Quantum Garbled Circuits
This work addresses a gap in quantum cryptography by enabling secure applications like multiparty computation and zero-knowledge proofs, representing a foundational advance rather than an incremental step.
The authors tackled the problem of creating a quantum analogue of garbled circuits, achieving a decomposable randomized encoding scheme for quantum computation that allows deriving only the output. They demonstrated its utility by designing a conceptually simple zero-knowledge proof system for QMA with a single-bit challenge and delayed inputs, improving upon prior work.

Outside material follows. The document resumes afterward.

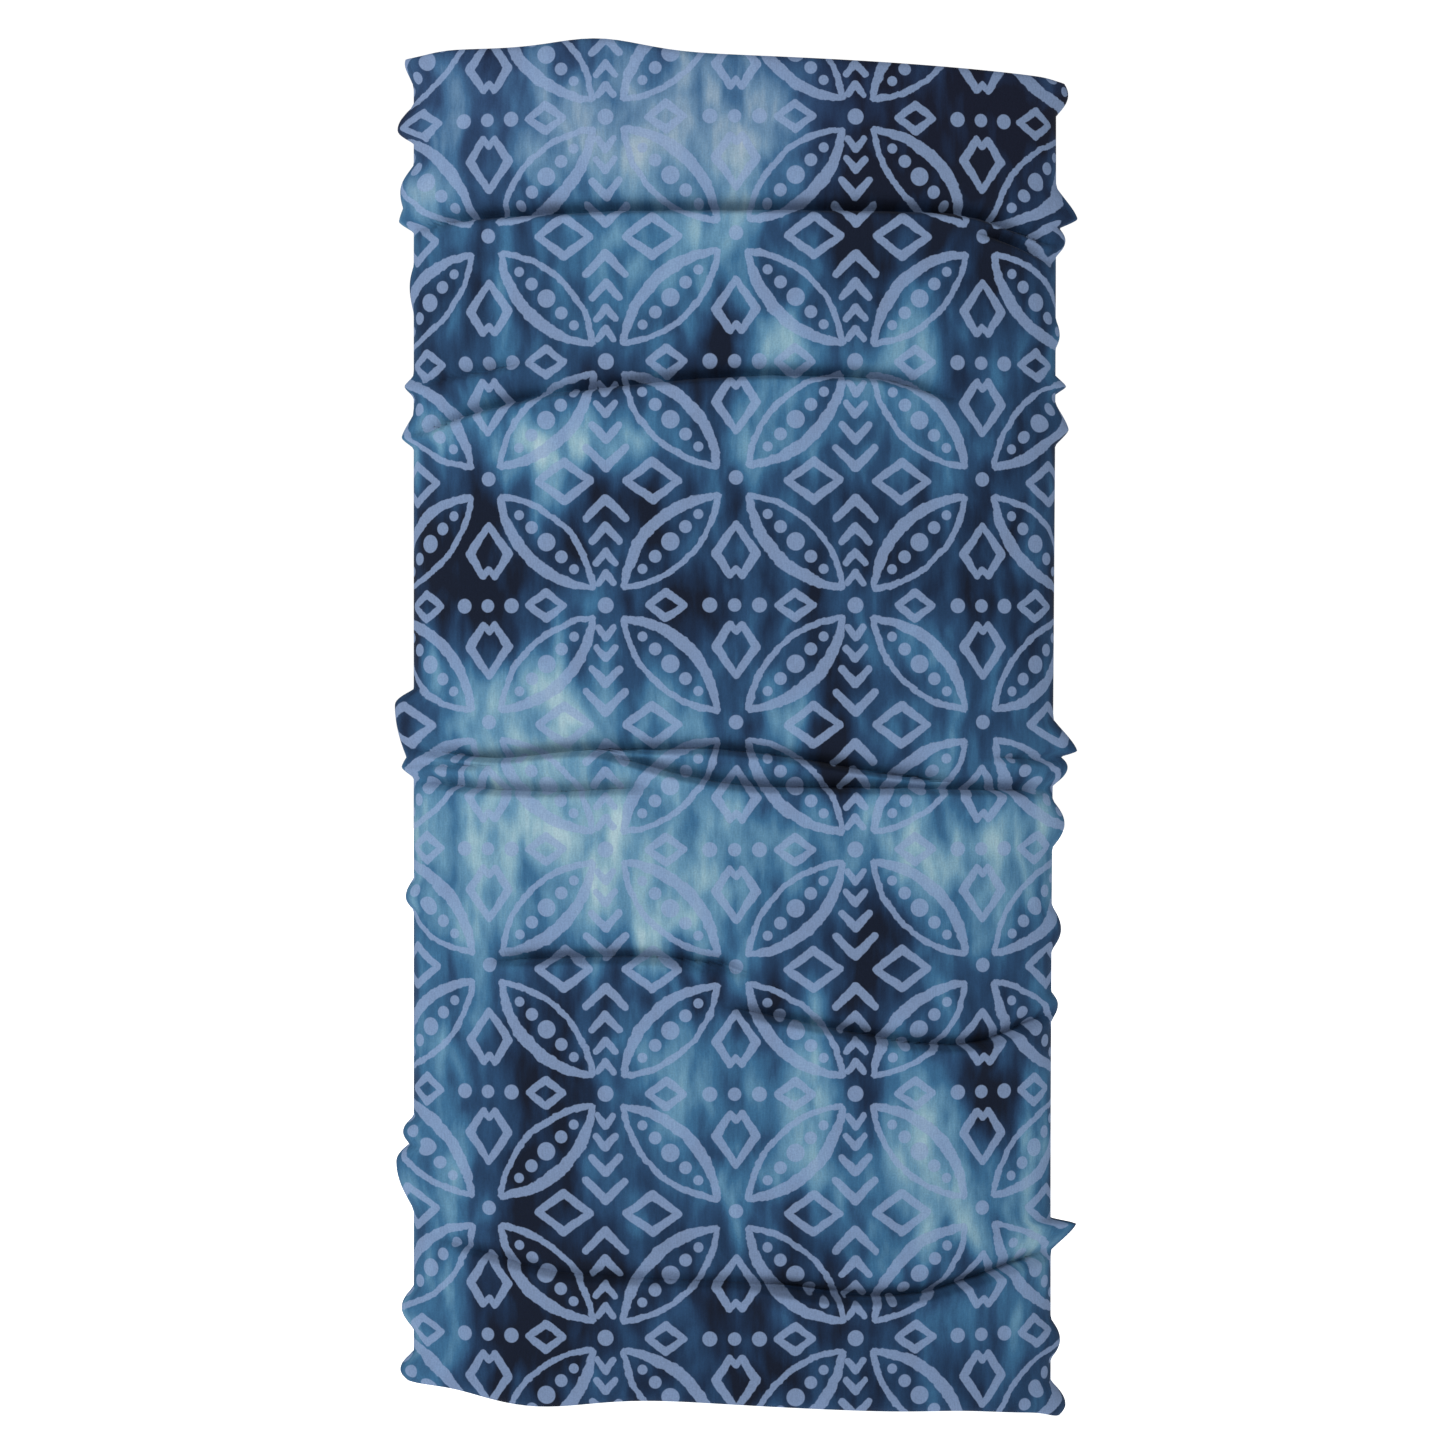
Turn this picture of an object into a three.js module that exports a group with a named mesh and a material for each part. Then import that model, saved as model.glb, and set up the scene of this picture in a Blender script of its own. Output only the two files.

We present a garbling scheme for quantum circuits, thus achieving a decomposable randomized encoding scheme for quantum computation. Specifically, we show how to compute an encoding of a given quantum circuit and quantum input, from which it is possible to derive the output of the computation and nothing else. In the classical setting, garbled circuits (and randomized encodings in general) are a versatile cryptographic tool with many applications such as secure multiparty computation, delegated computation, depth-reduction of cryptographic primitives, complexity lower-bounds, and more. However, a quantum analogue for garbling general circuits was not known prior to this work. We hope that our quantum randomized encoding scheme can similarly be useful for applications in quantum computing and cryptography. To illustrate the usefulness of quantum randomized encoding, we use it to design a conceptually-simple zero-knowledge (ZK) proof system for the complexity class $\mathbf{QMA}$. Our protocol has the so-called $Σ$ format with a single-bit challenge, and allows the inputs to be delayed to the last round. The only previously-known ZK $Σ$-protocol for $\mathbf{QMA}$ is due to Broadbent and Grilo (FOCS 2020), which does not have the aforementioned properties.